You can, but the cost is staggering. Every kilogram of water launched from Earth requires enormous amounts of fuel just to escape the gravity well. For a permanent settlement, you'd need thousands of kilograms. Finding it there changes the entire equation—suddenly you're not hauling it across space, you're extracting it locally.
So the drones are just scouts, then. They find the water, and then what?
Exactly. They map where the water is buried, how deep it is, how much there might be. That information lets engineers choose where to drill with real confidence instead of drilling randomly and hoping.
How do we know the radar will work the same way on Mars as it does here?
The physics doesn't change. Radar bounces off different materials the same way whether you're in Arizona or on Mars. The challenge is engineering—making sure the drone itself can fly in that thin atmosphere and that the radar equipment can survive the cold and dust.
Has anyone actually tested this on Mars yet?

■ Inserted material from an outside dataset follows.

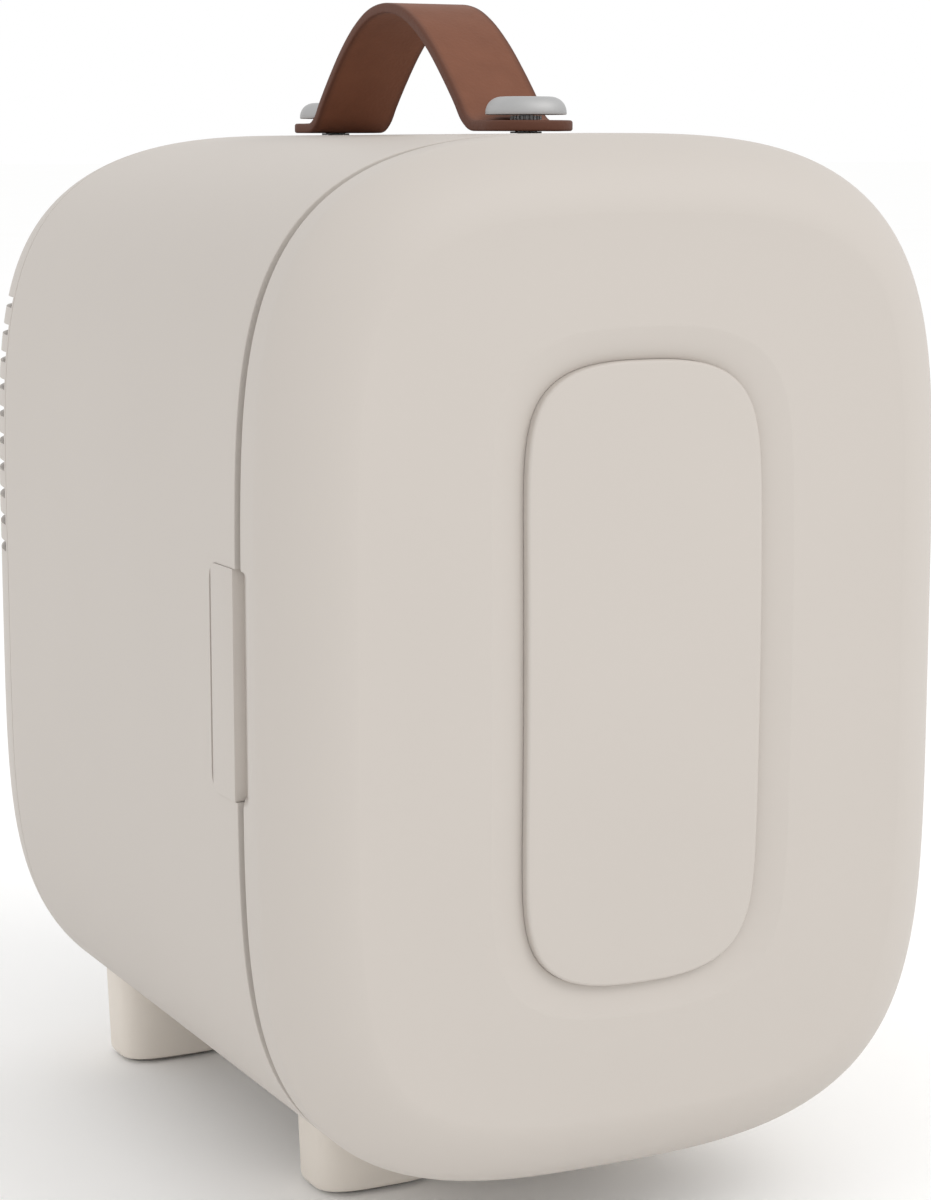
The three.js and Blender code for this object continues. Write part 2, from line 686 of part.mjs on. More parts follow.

Not yet. This is the proposal stage. But the technology has been proven on Earth with buried glaciers. The next step is testing in Earth environments that mimic Mars conditions, then eventually deploying it on a Mars lander or rover.
What happens if the drones find water but it's too deep to drill?
That's valuable information too. It tells you where not to waste resources. But the research suggests there are likely deposits at various depths. Some will be accessible.